Thing is, many of those books never sell. They are made, and they go out to stores, and then they don’t sell. So they’re stripped – which is to say, their covers are ripped off – and they’re sent back to be pulped – which is to say, destroyed, and hopefully used to make new books. Another gamble of a run.
This is, shall we say, dreadfully inefficient. It’s harmful to the environment (So many trees needlessly sacrificed! So many tons of carbon emitted hauling the things back and forth!) and it’s really not great for either authors or publishers. Y’see, there’s this thing called “reserve against returns,” wherein a publisher sets aside a certain amount of an author’s sales against the books that can’t be sold, or that are returned. That’s money you won’t see unless/until it’s reconciled against ACTUAL returns. Kinda sucky, right? Kinda sucks for the publisher, too, taking a gamble on how many books to print and hoping they get it right – because producing too many means you paid a whole lot of money for books that now have to be returned and pulped, and producing too few means either not fulfilling orders or having to do a second print run, which means more guesswork on those voodoo numbers.
And this, my friends, is where short-run printing comes in.
You see, there is this magical thing that is called digital printing. Unlike offset, which is what you use to get those tens-of-thousands print runs done, digital printing uses a system that can produce as little as a single book at a time. And, thanks to advances in printing technology, it can do it at a quality that’s as good as offset. Seriously, I’m a print geek, people, and well-done digital is nearly impossible to tell from offset at a glance. (Note the “well-done” there – lousy digital printing is still lousy. Then again, cheap offset can be lousy. It’s all about the quality of the printer you’re running through.)
It’s also what the future is going to be.
As we move towards a more digital system of publishing, and as more people adopt eBooks, you’re going to see smaller and smaller print runs. Print will still be around, but you’re going to see fewer and fewer massive print runs, for all the reasons I outlined above – they’re just inefficient. And as prices on digital printing drop (right now, it’s about 5x more expensive to do short-run digital than to do offset; three years ago, it was 10x more expensive. Prices are still dropping.) we will start seeing more and more publishers – including large traditional publishers – moving to shorter print runs using digital production techniques.
This is the future, folks. Espresso Book Machines in bookstores, able to crank out exactly the book you want right in front of you.
Until then, we have short-run digital. This is not Print-on-Demand (POD), but it’s darn close. In fact, many suppliers/printers use the same technology and printers for both; the difference is in the warehousing, distribution, and fulfillment.

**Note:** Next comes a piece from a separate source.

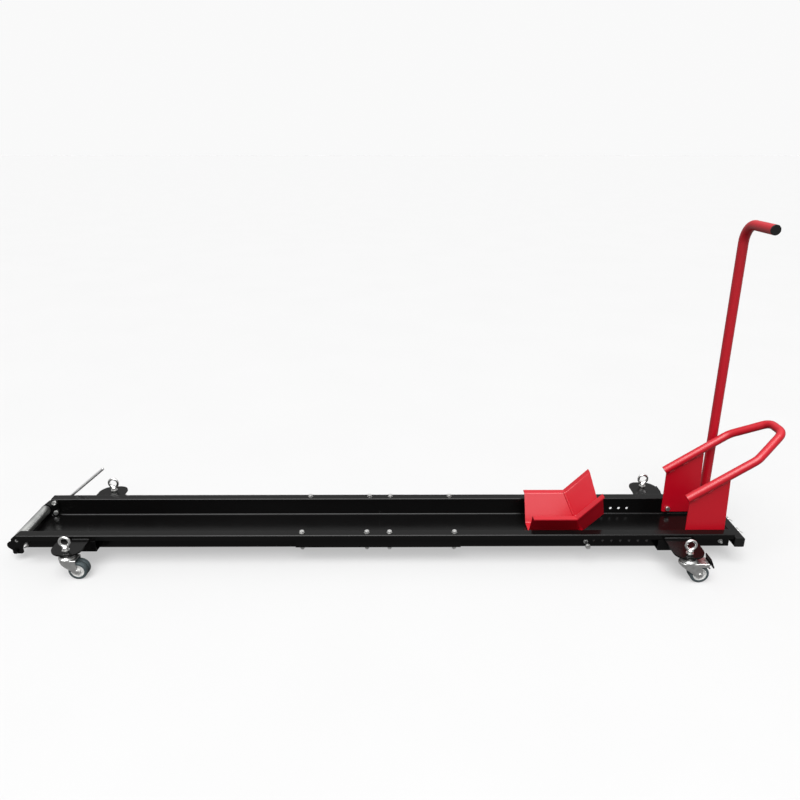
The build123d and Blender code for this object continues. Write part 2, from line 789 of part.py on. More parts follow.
# ---------------------------------------------------------------- caster forks, wheels, brakes
def fork(braked):
    """Pressed yoke: a top plate, round at the rear, whose skirt narrows to the axle."""
    nose = tongue_front if braked else cheek_front
    round_x = fork_rear_braked if braked else fork_rear
    round_x += fork_outer
    with BuildPart() as body:
        with BuildSketch(Plane.XY.offset(fork_top)):
            with BuildLine():
                Line((round_x, -fork_outer), (nose, -fork_outer))
                Line((nose, -fork_outer), (nose, fork_outer))
                Line((nose, fork_outer), (round_x, fork_outer))
                ThreePointArc((round_x, fork_outer), (round_x - fork_outer, 0), (round_x, -fork_outer))
            make_face()
        extrude(amount=-fork_top)
        rim = body.edges().group_by(Axis.Z)[-1].filter_by(Axis.Y, reverse=True)
        fillet(rim, fork_bend)
        with BuildSketch(Plane.XY.offset(fork_top - fork_sheet)):
            with BuildLine():
                Line((round_x, -fork_inner), (nose, -fork_inner))
                Line((nose, -fork_inner), (nose, fork_inner))
                Line((nose, fork_inner), (round_x, fork_inner))
                ThreePointArc((round_x, fork_inner), (round_x - fork_inner, 0), (round_x, -fork_inner))
            make_face()
        extrude(amount=-fork_top, mode=Mode.SUBTRACT)
        with BuildSketch(Plane.XZ.offset(-fork_outer)):
            with BuildLine():
                Polyline((cheek_front, fork_top), (round_x - fork_outer, fork_top),
                         (round_x - fork_outer, skirt_bottom), (cheek_front, skirt_bottom))
                CenterArc((caster_trail, wheel_r), cheek_end_r, 0, 360)
            make_hull()
            if braked:
                with Locations((0, fork_top)):
                    Rectangle(nose, tongue_high, align=(Align.MIN, Align.MAX))
                with Locations((pedal_pin_x, pedal_pin_z)):
                    Circle(pedal_boss_r + 2.0)
                    Circle(pedal_pin_r, mode=Mode.SUBTRACT)
            with Locations((caster_trail, wheel_r)):
                Circle(axle_r, mode=Mode.SUBTRACT)
        extrude(amount=2 * fork_outer, mode=Mode.INTERSECT)
        with BuildSketch(Plane.XY.offset(fork_top - fork_sheet)):
            Circle(bolt_r + 0.05)
        extrude(amount=fork_sheet, mode=Mode.SUBTRACT)
    return body.part


wheel_plane = Plane(origin=(caster_trail, 0, wheel_r), x_dir=(0, 1, 0), z_dir=(-1, 0, 0))
wheel_axis = Axis((caster_trail, 0, wheel_r), (0, 1, 0))

with BuildPart() as hub:
    with BuildSketch(wheel_plane):
        with BuildLine():
            Polyline(
                (-17.8, axle_r + 0.05), (-17.8, 8.0), (-12.0, 8.5), (-12.0, 16.5), (-16.0, 17.5),
                (-16.0, hub_r), (16.0, hub_r), (16.0, 17.5), (12.0, 16.5), (12.0, 8.5),
                (17.8, 8.0), (17.8, axle_r + 0.05), (-17.8, axle_r + 0.05),
            )
        make_face()
    revolve(axis=wheel_axis)

with BuildPart() as tyres:
    for start in (-16.5, 2.0):
        with BuildSketch(wheel_plane):
            with BuildLine():
                FilletPolyline(
                    (start, hub_r),
                    (start, wheel_r),
                    (start + 14.5, wheel_r),
                    (start + 14.5, hub_r),
                    radius=(0, 3.0, 3.0, 0),
                    close=True,
                )
            make_face()
        revolve(axis=wheel_axis)

with BuildPart() as axle:
    with BuildSketch(Plane.XZ.offset(-fork_outer)):
        with Locations((caster_trail, wheel_r)):
            Circle(axle_r)
    extrude(amount=2 * fork_outer)
    for start in (-fork_outer - 2.0, fork_outer):
        with BuildSketch(Plane.XZ.offset(start)):
            with Locations((caster_trail, wheel_r)):
                Circle(6.0)
        extrude(amount=2.0)
    fillet(axle.faces().filter_by(Axis.Y).sort_by(Axis.Y)[0].edges(), 1.2)
    fillet(axle.faces().filter_by(Axis.Y).sort_by(Axis.Y)[-1].edges(), 1.2)

# the pedal's blade leans out from the fork, and its shoe faces the tyre
shoe_angle = radians(45.0)
shoe_gap_r = wheel_r + 4.2
shoe_spot = (
    caster_trail + shoe_gap_r * cos(shoe_angle),
    wheel_r + shoe_gap_r * sin(shoe_angle),
)
with BuildPart() as brake_pedal:
    with BuildSketch(Plane.XZ.offset(-17.5)):
        with BuildLine():
            FilletPolyline(
                (55.6, 81.0), (59.4, 81.0), (72.0, 51.5), (68.5, 49.5), (61.2, 62.5), (58.2, 64.0),
                radius=(1.5, 1.5, 1.0, 1.0, 2.0, 0),
                close=True,
            )
        make_face()
        with BuildLine():
            Polyline((46.0, 63.2), (56.0, 63.9), (60.0, 66.0), (60.5, 61.0), (48.0, 56.5), (46.0, 63.2))
        make_face()
        with Locations(Location((*shoe_spot, 0), degrees(shoe_angle))):
            Rectangle(3.5, 9.0, align=(Align.MIN, Align.CENTER))
        with BuildLine():
            Polyline((48.0, 57.5), (53.5, 60.5), (58.5, 52.0), (55.0, 49.5), (48.0, 57.5))
        make_face()
        with Locations((pedal_pin_x, pedal_pin_z)):
            Circle(pedal_boss_r)
            Circle(pedal_pin_r + 0.05, mode=Mode.SUBTRACT)
    extrude(amount=35.0)

with BuildPart() as pedal_pin:
    with BuildSketch(Plane.XZ.offset(-fork_outer)):
        with Locations((pedal_pin_x, pedal_pin_z)):
            Circle(pedal_pin_r)
    extrude(amount=2 * fork_outer)
    for start in (-fork_outer - 1.5, fork_outer):
        with BuildSketch(Plane.XZ.offset(start)):
            with Locations((pedal_pin_x, pedal_pin_z)):
                Circle(4.0)
        extrude(amount=1.5)

plain_fork = fork(False)
brake_fork = fork(True)

for name, eye_x, eye_y, _, braked in casters:
    spot = Location((eye_x, eye_y, 0))
    yoke = brake_fork if braked else plain_fork
    save(yoke.moved(spot), f"caster_fork_{name}")
    save(hub.part.moved(spot), f"caster_hub_{name}")
    save(tyres.part.moved(spot), f"caster_tyres_{name}")
    save(axle.part.moved(spot), f"caster_axle_{name}")
    if braked:
        save(brake_pedal.part.moved(spot), f"brake_pedal_{name}")
        save(pedal_pin.part.moved(spot), f"pedal_pin_{name}")
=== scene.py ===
"""Looks for the motorcycle dolly: materials, fasteners, wheels, welds, studio and camera."""
import json
import math
import random

import bmesh
import bpy
from mathutils import Matrix, Vector
from mathutils.bvhtree import BVHTree


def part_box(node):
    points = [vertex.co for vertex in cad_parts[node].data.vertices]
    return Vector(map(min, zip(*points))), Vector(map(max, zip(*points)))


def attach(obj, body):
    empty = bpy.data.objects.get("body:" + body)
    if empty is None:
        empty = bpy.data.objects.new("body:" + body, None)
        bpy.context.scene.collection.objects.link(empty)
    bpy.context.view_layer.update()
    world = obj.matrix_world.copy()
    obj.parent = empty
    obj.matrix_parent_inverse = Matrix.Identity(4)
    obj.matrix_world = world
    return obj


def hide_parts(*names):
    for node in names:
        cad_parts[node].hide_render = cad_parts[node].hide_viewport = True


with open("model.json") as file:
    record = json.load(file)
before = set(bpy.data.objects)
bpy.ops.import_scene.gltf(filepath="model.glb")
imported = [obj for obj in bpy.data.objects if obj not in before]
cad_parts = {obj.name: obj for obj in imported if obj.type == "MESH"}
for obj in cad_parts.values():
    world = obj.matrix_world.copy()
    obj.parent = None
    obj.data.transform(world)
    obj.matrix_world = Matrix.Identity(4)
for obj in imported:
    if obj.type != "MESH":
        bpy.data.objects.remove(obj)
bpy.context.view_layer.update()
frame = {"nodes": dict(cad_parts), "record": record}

MM = 0.001
SPOTS = ("rear_right", "rear_left", "front_right", "front_left")
NODES = frame["nodes"]
BODY_OF = {node: body
           for body, nodes in frame["record"]["behaviour"]["bodies"].items() for node in nodes}
SLOT_OF = {part["node"]: part["material_slot"] for part in frame["record"]["subparts"]}


# ---------------------------------------------------------------- shader building
class Shader:
    """A node material put together around one Principled BSDF, in metres."""

    def __init__(self, name, color, roughness, metallic=0.0, specular=0.5):
        self.material = bpy.data.materials.new(name)
        self.material.use_nodes = True
        self.nodes = self.material.node_tree.nodes
        self.links = self.material.node_tree.links
        self.surface = self.nodes["Principled BSDF"]
        self.place = self.nodes.new("ShaderNodeTexCoord").outputs["Object"]
        self.surface.inputs["Base Color"].default_value = (*color, 1.0)
        self.surface.inputs["Roughness"].default_value = roughness
        self.surface.inputs["Metallic"].default_value = metallic
        self.surface.inputs["Specular IOR Level"].default_value = specular

    def noise(self, scale, detail=2.0, stretch=(1.0, 1.0, 1.0)):
        """Noise with about `scale` features per metre, stretched along the axes."""
        mapping = self.nodes.new("ShaderNodeMapping")
        mapping.inputs["Scale"].default_value = stretch
        texture = self.nodes.new("ShaderNodeTexNoise")
        texture.inputs["Scale"].default_value = scale
        texture.inputs["Detail"].default_value = detail
        self.links.new(self.place, mapping.inputs["Vector"])
        self.links.new(mapping.outputs["Vector"], texture.inputs["Vector"])
        return texture.outputs["Fac"]

    def level(self, source, low, high, start=0.3, stop=0.7):
        """source between start and stop, mapped to low and high."""
        mapped = self.nodes.new("ShaderNodeMapRange")
        for name, value in zip(("From Min", "From Max", "To Min", "To Max"), (start, stop, low, high)):
            mapped.inputs[name].default_value = value
        self.links.new(source, mapped.inputs["Value"])
        return mapped.outputs["Result"]

    def blend(self, source, first, second):
        """A colour between first and second, by source."""
        mixed = self.nodes.new("ShaderNodeMix")
        mixed.data_type = "RGBA"
        mixed.inputs["A"].default_value = (*first, 1.0)
        mixed.inputs["B"].default_value = (*second, 1.0)
        self.links.new(source, mixed.inputs["Factor"])
        return mixed.outputs["Result"]

    def color(self, source, first, second):
        self.links.new(self.blend(source, first, second), self.surface.inputs["Base Color"])

    def roughness(self, source, low, high):
        self.links.new(self.level(source, low, high), self.surface.inputs["Roughness"])

    def bump(self, source, height, strength=1.0):
        """Surface relief of the given height in metres, added to any relief before it."""
        relief = self.nodes.new("ShaderNodeBump")
        relief.inputs["Distance"].default_value = height
        relief.inputs["Strength"].default_value = strength
        target = self.surface.inputs["Normal"]
        if target.is_linked:
            self.links.new(target.links[0].from_socket, relief.inputs["Normal"])
        self.links.new(source, relief.inputs["Height"])
        self.links.new(relief.outputs["Normal"], target)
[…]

What are the advantages here? Well, not cost, as I mentioned – it costs about 5 times more per copy to physically produce a short-run digital book as opposed to a full-run offset book. However, you make up a lot of that in efficiency, especially if you’re a small operation. You have fewer books to house, and you have less worry about returns – if you have returns at all. Because, you see, you’re producing no more than about 5,000 books at any given time, and usually much less than that. So you fulfill orders as they happen, not based on guesstimates and voodoo math. So there’s little to no waste, and no schlepping books around the country only to have them be returned to be shredded.
Smart, don’t you think?
This is what Candlemark & Gleam does. We did a lot of shopping around for printers and printing solutions when we went paperback, and we did a lot of thinking about business models and how to make the economics of the thing work…and about how to make the environmental aspects work as well.
The most efficient solution for a small publisher is short-run digital. Period. If you’re a huge corporation that gets pre-orders for 10,000 copies of whatever you proclaim will be the next bestseller, you can afford to risk a hundred thousand dollars on a large offset print run, to get your per-book production costs down. If you’re a small press that aims to sell around 5,000 copies of a book total, it just doesn’t make any sense.
Thus, digital short run. We’re incredibly pleased with our print company, which happens to do all types of printing – POD (aka, single-copy orders), digital short-run, and offset. We know for a fact that their print services are used by a number of companies known for their high-quality books, and we have compared print samples of our books to offset books – depending on who the offset company is, our books are actually higher quality, with better reproduction, nicer paper, and far nicer cover stock. A number of large publishing firms use our supplier for their backlist, too. Ever hear of Macmillan? Yeah.
Plus, our books are printed in the US, rather than at a cheap Chinese printer. It’s a plus.
For distribution, we’re able to work with printers in the UK and Australia to get books printed locally, making it more affordable to get books to those markets.
Short-run printing isn’t “cheap” anymore – it’s not some guy in the back of a Kinkos hustling out Xeroxed copies and pasting them into a cover. You rarely have any more mixed-up pages or other printer’s errors than you do in an offset run. And you have the advantage of less waste and less environmental impact.
See? Makes sense.
Hopefully, people will learn that POD and digital short run don’t mean “cheap Kinkos printing” and will accept that this is a reasonable, intelligent business model, particularly for small startup presses (like C&G). And hopefully they’ll embrace the fact that this means less waste and less inefficiency in the system, which is good for everyone.
As we move into the era of digital books, this is what we’re going to be seeing. There will be eBooks for mass consumption on the run, right when and where you want it, delivered to your device. There will be POD and digital short run books (and, hopefully, lots of Espresso machines with lots of titles available on demand) for those people who want paper books in their lives. And there will be lovely, intricate collector’s editions (hardback or handbound) for people who truly value the art of the book.
That’s what we envision. That’s what we’re working towards. That’s what we’re doing.